Just to add some credibility...

I now have a master program using the regular Wire library running on regular Arduino (not a Attiny) that picks a random number of bytes between 1 and 12. It then sends that many bytes of random data to the Attiny slave within a single Wire.beginTransmission() / Wire.write() / Wire.endTransmission() set. The master program then reads that same number of bytes back with a single Wire.requestFrom() call and compares the received data to the originally transmitted data. The master program displays the number of requests, number of requests with mismatches, and enough of the data so that I can tell it's working.

The slave program using TinyWireS (with the change to usiTwiSlave.c that I mentioned above) running on a Attiny85 receives N bytes of data in a single receiveEvent() callback and stores that data in a global buffer. It then responds to requestEvent() callbacks with that same data. The requestEvent() callback overwrites the data buffer with zeros after responding so it will only respond correctly to the first requestEvent() callback after each receiveEvent() callback.

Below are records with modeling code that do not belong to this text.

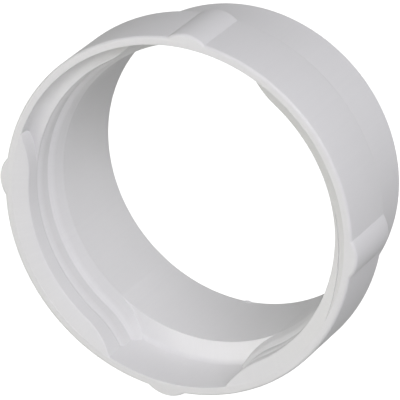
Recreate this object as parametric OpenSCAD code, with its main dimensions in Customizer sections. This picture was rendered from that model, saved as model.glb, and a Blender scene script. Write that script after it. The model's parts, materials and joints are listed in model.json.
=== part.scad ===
// Dryer vent hose adapter, moulded in one piece.
// It stands on the open end of its tube, with the wide collar's rim on top.
// The axis of the tube is Z, and angles run anticlockwise from X seen from above.

/* [Tube] */
// Outside diameter of the tube that the hose slides over
tube_od = 100; // [96:0.5:104]
// Wall thickness of the tube
tube_wall = 2.2; // [1.6:0.1:2.8]
// Length of the tube from its open end to the step
tube_len = 28.5; // [20:0.5:60]
// Chamfer round the tube's open end
tube_chamfer = 0.8; // [0.4:0.1:1.2]

/* [Collar] */
// How far the collar's outside stands out from the tube's outside
collar_step = 7; // [6.4:0.1:8]
// Wall thickness of the collar
collar_wall = 2.2; // [1.8:0.1:2.6]
// Height of the collar from the step to the rim
collar_h = 24; // [23:0.5:30]
// Rounding of the rim's outer edge
rim_round = 1; // [0.4:0.1:1.2]
// Rounding of the corner between the tube and the step
step_fillet = 0.8; // [0.4:0.1:1.2]

/* [Pockets] */
// Depth of the shoulder's inner edge below the rim
shoulder_depth = 20.8; // [20:0.1:21.5]
// Fall of the sloped shoulder from the wall to its inner edge
shoulder_fall = 1.7; // [0.8:0.1:2.2]
// Rounding at the foot of the pocket wall
pocket_fillet = 2; // [1:0.1:3]

/* [Inner lugs] */
// Angle between the centres of the rounded ends of each thick stretch
lug_span = 109; // [90:1:120]
// Rounding radius of the ends of each thick stretch
lug_end_r = 15; // [12:0.5:17]
// How far the ridges' crests stand back from the tube's bore
crest_setback = 0.9; // [0.5:0.1:1.4]
// Height of a ridge from valley to crest
ridge_h = 0.8; // [0.4:0.1:1.2]
// Number of ridges below the first tier
ridge_count = 2; // [2:1:3]
// Depth of the first tier below the rim
first_tier = 7.1; // [6.6:0.1:7.6]

/* [First tier] */
// How far the cove's steep side leans in from the collar's wall
cove_lean = 2.1; // [1.6:0.1:2.4]
// Rounding between the cove's steep side and its ledge
cove_fillet = 0.8; // [0.4:0.1:1.2]
// Fall of the ledge from its outer side to its edge
ledge_fall = 0.3; // [0.1:0.1:0.6]
// How far the blocks' inner edge stands back from the ridges' crests
block_setback = 1.2; // [0.9:0.1:1.6]
// Fall of the blocks' face from the rim to its inner edge
block_fall = 2.4; // [1.6:0.1:3.2]
// Rounding of the blocks' inner edge
block_round = 0.5; // [0.3:0.1:0.8]
// Angle that the long block covers between its rounded ends' centres
long_block_span = 62; // [50:1:72]
// Angle that the short block covers before it runs out straight
short_block_span = 23; // [16:1:30]

/* [Pads] */
// Number of pads round the collar
pad_count = 4; // [3:1:6]
// Width of a pad where it meets the collar
pad_w = 12; // [9:0.5:15]
// How far a pad stands out from the collar
pad_h = 1.8; // [1.2:0.1:2.4]

/* [Hidden] */
$fn = 240;
plastic = [0.87, 0.87, 0.88];

// How far fused pieces reach into each other
sink = 1;
// A hair's breadth that keeps one face from lying along another
nudge = 0.06;
tube_r = tube_od / 2;
bore_r = tube_r - tube_wall;
collar_r = tube_r + collar_step;
wall_r = collar_r - collar_wall;
rim_z = tube_len + collar_h;
shoulder_z = rim_z - shoulder_depth;
pocket_foot_z = shoulder_z + shoulder_fall;
crest_r = bore_r + crest_setback;
valley_r = crest_r + ridge_h;
block_r = crest_r + block_setback;
tier_z = rim_z - first_tier;
// The rounded ends turn about upright lines outside the collar
post_r = crest_r + lug_end_r;
ridge_pitch = (tier_z - shoulder_z) / ridge_count;
// Where the cove's and the blocks' faces start, inside the wall just below the rim
line_top = [wall_r + 0.8 * sink, rim_z - nudge / 2];
pad_out_r = collar_r + pad_h;
pad_rise = pad_out_r - sqrt(pow(collar_r, 2) - pow(pad_w / 2, 2));
pad_r = (pow(pad_w / 2, 2) + pow(pad_rise, 2)) / (2 * pad_rise);

// Points on an arc about [x, z] from one angle to another
function arc(x, z, r, from, to, steps = 6) =
    [for (i = [0 : steps]) let (a = from + (to - from) * i / steps) [x + r * cos(a), z + r * sin(a)]];

// The rounded corner at b between the lines to a and to c, as a list of points
function unit(v) = v / norm(v);
function round_corner(a, b, c, r, steps = 6) =
    let (u = unit(a - b), w = unit(c - b))
    let (half = acos(u * w) / 2)
    let (centre = b + unit(u + w) * r / sin(half))
    let (p = b + u * r / tan(half) - centre, q = b + w * r / tan(half) - centre)
    let (from = atan2(p[1], p[0]), turn = atan2(q[1], q[0]) - from)
    let (sweep = turn > 180 ? turn - 360 : turn < -180 ? turn + 360 : turn)
    arc(centre[0], centre[1], r, from, from + sweep, steps);

// Section of the tube, the step, the collar and the sloped shoulder
module ring_section() {
    foot = round_corner([wall_r, rim_z], [wall_r, pocket_foot_z], [bore_r, shoulder_z], pocket_fillet);
    polygon(concat(
        [[bore_r, 0], [tube_r - tube_chamfer, 0], [tube_r, tube_chamfer]],
        arc(tube_r + step_fillet, tube_len - step_fillet, step_fillet, 180, 90),
        arc(collar_r - rim_round, tube_len + rim_round, rim_round, -90, 0),
        arc(collar_r - rim_round, rim_z - rim_round, rim_round, 0, 90),
        [[wall_r, rim_z]],
        foot,
        [[bore_r, shoulder_z]]));
}

// Inner side of a thick stretch below its first tier, ridge by ridge down to the shoulder
function ridge_line() = concat(
    [for (k = [0 : ridge_count - 1], s = [0 : 1 / 8 : 0.99])
        [crest_r + ridge_h * pow(2 * s - 1, 2), tier_z - ridge_pitch * (k + s)]],
    [[valley_r, shoulder_z], [valley_r, shoulder_z - sink]]);

// Inner side of the cove, from the rim down its steep side and in along the ledge
function cove_line() =
    let (top = line_top + [2 * nudge, -2 * nudge])
    concat(
        [top],
        round_corner(top, [wall_r - cove_lean, tier_z + ledge_fall], [valley_r, tier_z], cove_fillet));

// Inner side of a block, from the rim in along its sloped face and down to the ledge, just off its edge
function block_line() =
    let (foot = [valley_r + 3 * nudge, tier_z - ridge_h / 3])
    concat(
        [line_top],
        round_corner(line_top, [block_r, rim_z - block_fall], foot, block_round),
        [foot]);

// The line closed by an upright side at this distance from the tube's axis
function closed(line, r) = concat([[r, line[len(line) - 1][1]], [r, line[0][1]]], line);

// The line's solid from a rounded end at angle 0 to this angle, swept round the tube's axis
module rounded_sweep(line, angle) {
    rotate_extrude(angle = angle)
        polygon(closed(line, post_r));
    translate([post_r, 0, 0])
        rotate(180)
            rotate_extrude(angle = 80)
                polygon([for (p = closed(line, post_r)) [post_r - p[0], p[1]]]);
}

// The line's solid carried on straight from angle 0, with a short sweep to the other side
module straight_sweep(line, angle) {
    rotate([-90, 0, 0])
        mirror([0, 1, 0])
            linear_extrude(height = wall_r / 2)
                polygon(closed(line, post_r));
    rotate_extrude(angle = -angle)
        polygon(closed(line, post_r));
}

// Everything outside the collar's wall is cut off
module inside_collar(reach) {
    intersection() {
        cylinder(r = wall_r + reach, h = rim_z);
        union() children();
    }
}

// Turns a form that starts at angle 0 to one end of the thick stretch centred at this angle
module at_lug_end(centre, side) {
    rotate(centre)
        mirror([0, side, 0])
            rotate(-lug_span / 2)
                children();
}

// A thick stretch of the collar's inside wall, as two mirrored halves that overlap by a degree
module lug(centre) {
    for (side = [0, 1])
        at_lug_end(centre, side)
            inside_collar(sink)
                rounded_sweep(concat(cove_line(), ridge_line()), lug_span / 2 + 1);
}

// The long block fills one stretch's first tier from one end to beyond its middle
module long_block() {
    half = long_block_span / 2 + 1;
    at_lug_end(180, 1)
        inside_collar(sink / 2)
            rounded_sweep(block_line(), half);
    rotate(180 + lug_span / 2 - long_block_span)
        inside_collar(sink / 2)
            rounded_sweep(block_line(), half);
}

// The short block starts at an end of the other stretch and runs out to the wall along a straight line
module short_block() {
    half = short_block_span / 2 + 1;
    at_lug_end(0, 0)
        inside_collar(sink / 2)
            rounded_sweep(block_line(), half);
    rotate(short_block_span - lug_span / 2)
        inside_collar(sink / 2)
            straight_sweep(block_line(), half);
}

// A rounded pad on the collar's outside, from the step to the rim
module pad() {
    difference() {
        translate([pad_out_r - pad_r, 0, 0])
            rotate_extrude()
                polygon(concat(
                    [[0, tube_len]],
                    arc(pad_r - rim_round, tube_len + rim_round, rim_round, -90, 0),
                    arc(pad_r - rim_round, rim_z - rim_round, rim_round, 0, 90),
                    [[0, rim_z]]));
        cylinder(r = collar_r - sink, h = rim_z + sink);
    }
}

// The tube and the collar with the blocks on its wall
module ring() {
    rotate_extrude()
        ring_section();
    long_block();
    short_block();
}

module hose_adapter() {
    color(plastic) {
        ring();
        for (centre = [0, 180])
            lug(centre);
        for (i = [0 : pad_count - 1])
            rotate(i * 360 / pad_count)
                pad();
    }
}

hose_adapter();
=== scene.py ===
import json
import math

import bmesh
import bpy
from mathutils import Matrix, Vector


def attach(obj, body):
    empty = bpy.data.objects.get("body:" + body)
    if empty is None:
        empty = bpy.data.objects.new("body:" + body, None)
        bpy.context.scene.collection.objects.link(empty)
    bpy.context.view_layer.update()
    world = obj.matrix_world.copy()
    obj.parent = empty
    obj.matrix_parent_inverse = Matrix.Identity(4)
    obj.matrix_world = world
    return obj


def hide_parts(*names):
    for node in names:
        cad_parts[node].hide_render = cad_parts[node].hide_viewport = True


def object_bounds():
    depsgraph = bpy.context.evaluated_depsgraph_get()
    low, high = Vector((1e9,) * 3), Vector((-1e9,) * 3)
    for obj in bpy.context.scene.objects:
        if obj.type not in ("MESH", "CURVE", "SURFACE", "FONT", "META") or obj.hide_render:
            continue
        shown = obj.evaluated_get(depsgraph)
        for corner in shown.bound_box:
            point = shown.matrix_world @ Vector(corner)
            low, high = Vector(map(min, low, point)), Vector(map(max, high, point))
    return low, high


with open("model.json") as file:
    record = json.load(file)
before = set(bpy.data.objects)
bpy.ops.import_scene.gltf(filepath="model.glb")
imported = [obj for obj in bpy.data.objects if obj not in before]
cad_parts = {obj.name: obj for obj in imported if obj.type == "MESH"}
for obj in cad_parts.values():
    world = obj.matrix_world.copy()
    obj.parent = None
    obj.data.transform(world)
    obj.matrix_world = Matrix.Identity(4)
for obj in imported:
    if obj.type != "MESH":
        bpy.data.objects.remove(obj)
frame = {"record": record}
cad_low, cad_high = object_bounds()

scene = bpy.context.scene

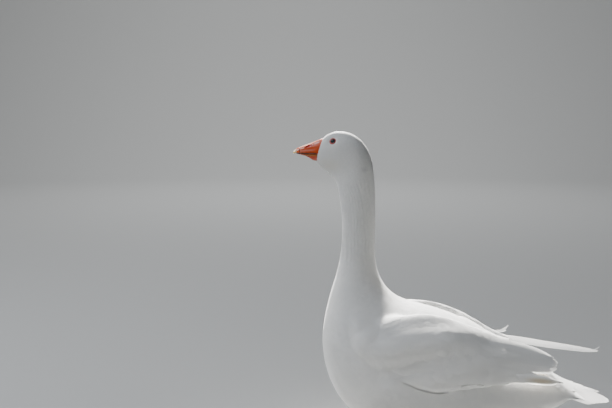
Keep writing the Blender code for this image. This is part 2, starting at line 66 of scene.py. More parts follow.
# Spots: place and target from the axis of the neck, width in degrees, watts.
SPOTS = {
    "key": ((-0.53, 2.47, 2.61), (0.155, 0, 0.42), 15.5, 4450),
    "rim": ((-2.5, 1.6, 1.5), (0.02, 0, 0.42), 18.0, 250),
}
SUN_COLOUR = (1.0, 0.975, 0.93)
# Soft discs: place and target, diameter, watts, colour.
DISCS = {
    "fill": ((-1.2, -2.6, 3.0), (0, 0, 0.4), 2.0, 10, (0.9, 0.95, 1.0)),
    "breast_fill": ((-2.4, -0.8, 3.0), (0, 0, 0.4), 1.6, 100, (0.9, 0.94, 1.0)),
    "rear": ((-1.5, 5.2, 4.2), (-1.5, 5.8, 0.0), 4.0, 190, (0.97, 0.985, 1.0)),
}
ROOM_COLOUR, ROOM_LIGHT = (0.9, 0.945, 1.0, 1), 0.135

# ---- Skin ----
FLESH = ["head", "neck_upper", "neck_lower", "trunk", "tail",
         "wing_left", "wing_right", "thigh_left", "thigh_right"]
SKIN_VOXEL, SKIN_TRIANGLES = 0.0026, 190000
WING, THIGH = 1, 2  # what part_of calls them
TAIL_SKIN_END = 0.452  # beyond this the tail is feathers only
# The line that the plumage follows, from the root of the bill to the tip of the tail: x, z.
PLUMAGE_LINE = (
    (-0.0785, 0.664), (-0.035, 0.661), (-0.006, 0.64), (0.0, 0.59), (0.0015, 0.53), (0.0, 0.46),
    (0.0, 0.405), (0.015, 0.34), (0.08, 0.27), (0.22, 0.215), (0.36, 0.192), (0.49, 0.18),
)
# The lower edge of the shoulder's plumage, which bulges over the folded wing: x, z.
SHOULDER_EDGE = (
    (0.0, 0.325), (0.007, 0.292), (0.022, 0.268), (0.058, 0.259), (0.09, 0.268), (0.125, 0.281),
    (0.17, 0.289), (0.22, 0.293), (0.27, 0.288), (0.32, 0.277),
)
SHOULDER_OUT, SHOULDER_IN = 0.007, 0.0066  # how far it stands out there, and the wing below falls in
# How the plumage grows along that line: metres from the bill, feather length, half width, spacing, and
# the depth of the coat over the skin.
PLUMAGE = (
    (0.0, 0.004, 0.0013, 0.0012, 0.0003),  # face
    (0.03, 0.0056, 0.0016, 0.0014, 0.0004),  # round the eye
    (0.07, 0.0092, 0.0021, 0.00185, 0.0007),  # cheeks and crown
    (0.11, 0.0125, 0.002, 0.002, 0.001),  # nape
    (0.16, 0.014, 0.0019, 0.002, 0.0012),  # neck
    (0.24, 0.0155, 0.0021, 0.0022, 0.0015),
    (0.29, 0.018, 0.0036, 0.0031, 0.002),
    (0.34, 0.023, 0.0062, 0.0045, 0.0025),  # root of the neck
    (0.42, 0.03, 0.0096, 0.0062, 0.0029),  # breast
    (0.55, 0.037, 0.0116, 0.0074, 0.0032),  # flanks, belly, back
    (0.7, 0.042, 0.0114, 0.0078, 0.0032),  # tail coverts
    (0.9, 0.044, 0.01, 0.0076, 0.0028),
)
# The same for the coverts of the folded wing, by x from the bend of the wing to its rear.
COVERTS = (
    (0.0, 0.015, 0.0044, 0.0035, 0.0024),
    (0.06, 0.02, 0.0056, 0.0044, 0.0025),
    (0.12, 0.03, 0.0088, 0.0068, 0.0026),
    (0.2, 0.046, 0.013, 0.0104, 0.0028),
    (0.31, 0.05, 0.013, 0.0106, 0.0028),
)
HEAD_END, NECK_END = 0.105, 0.3  # metres along the line
TAIL_COVERTS_END = 0.408
COVERTS_REAR = 0.235  # no covert has its root behind this
COVERTS_LOW = 0.236  # nor below this, behind the front of the wing: the secondaries show there
WING_AIM = (0.62, 0.03, 0.235)  # the coverts point to here, with y outwards
THIGH_LIE = (0.25, 0.0, -1.0)  # the thigh's feathers hang down

# ---- Flight feathers ----
SECONDARIES = 11  # down each wing, from the wrist inwards
# First and last secondary: x and z of root, middle and tip.
SECONDARY_ENDS = (
    ((0.07, 0.25), (0.12, 0.232), (0.19, 0.2165)),
    ((0.205, 0.27), (0.29, 0.252), (0.36, 0.24)),
)
# Tertials from the lowest to the highest: x and z of their tips, half widths, and x and z of the lowest
# and the highest root.
TERTIALS = {
    "left": (
        (0.385, 0.2505), (0.3915, 0.2545), (0.392, 0.259), (0.3935, 0.2625), (0.39, 0.266), (0.386, 0.2705),
    ),
    "right": (
        (0.37, 0.242), (0.374, 0.244), (0.376, 0.246), (0.376, 0.248), (0.375, 0.25), (0.373, 0.252),
    ),
}
TERTIAL_HALVES = (0.01, 0.012, 0.013, 0.014, 0.0145, 0.014)
TERTIAL_ROOTS = {"left": ((0.235, 0.268), (0.215, 0.316)), "right": ((0.235, 0.252), (0.215, 0.292))}
STEEP = 0.55  # cosine: a flight feather leaves the wing where its face turns further from straight out
# The near primaries, from the lowest up: x and z of root, middle and tip.
PRIMARIES = (
    ((0.314, 0.2325), (0.36, 0.2308), (0.4045, 0.2285)),
    ((0.313, 0.237), (0.356, 0.2348), (0.398, 0.2305)),
    ((0.312, 0.2415), (0.35, 0.2392), (0.39, 0.233)),
    ((0.311, 0.2455), (0.345, 0.2435), (0.381, 0.2365)),
)
# The flank's edge over the folded wing, x and z of its upper and lower end.
FLANK_START, FLANK_END = (0.026, 0.272), (0.128, 0.205)
# The far primaries stick out as a blade: its line, x, y and z, and where each feather ends along it.
BLADE_LINE = (
    (0.255, 0.05, 0.284), (0.31, 0.041, 0.2815), (0.36, 0.034, 0.2785), (0.41, 0.029, 0.276),
    (0.45, 0.0275, 0.273), (0.475, 0.0275, 0.2715),
)
BLADE_TIPS = (0.475, 0.467, 0.452, 0.434, 0.414, 0.392)
# Loose feathers, two at the blade's frayed tip and two on the far wing's ridge: x, y and z of root, middle
# and tip, and their half widths.
LOOSE_FEATHERS = (
    ((0.456, 0.0275, 0.2735), (0.468, 0.027, 0.2738), (0.4775, 0.0268, 0.28)),
    ((0.462, 0.0285, 0.2728), (0.47, 0.0285, 0.2716), (0.4765, 0.028, 0.2725)),
    ((0.276, 0.05, 0.296), (0.291, 0.05, 0.2975), (0.303, 0.0495, 0.3085)),
    ((0.272, 0.047, 0.296), (0.286, 0.047, 0.2955), (0.299, 0.046, 0.2985)),
)
LOOSE_HALVES = (0.0013, 0.0012, 0.0024, 0.0028)
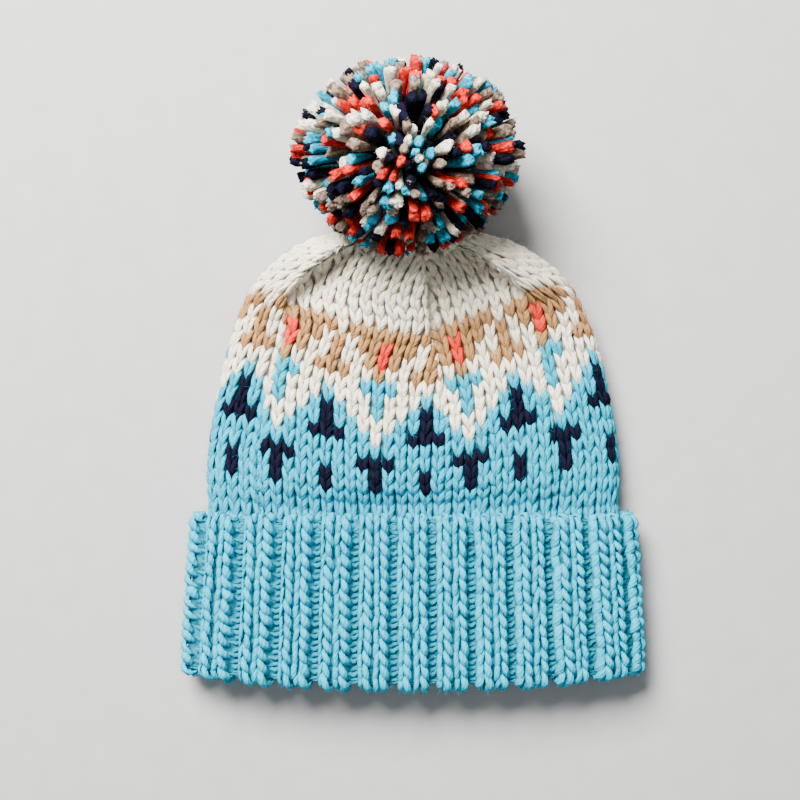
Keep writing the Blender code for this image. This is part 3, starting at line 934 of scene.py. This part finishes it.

The two programs have been talking for about two hours. There have been 2380 requests (should be > 14,000 bytes sent and 14,000 received). There have been no mismatches. I also changed the slave program temporarily to prove to myself that the master program was detecting and recording errors correctly.

If you think you can use the master/slave programs, I'll send them. The master program currently displays to a serial (SPI) 128x64 OLED display, but it can be easily modified to output to the serial monitor.

--Scott

[rambo]

Cool, make a pull-request with the change and the test programs.

[rshartog]

I'll try to do the pull-request this weekend.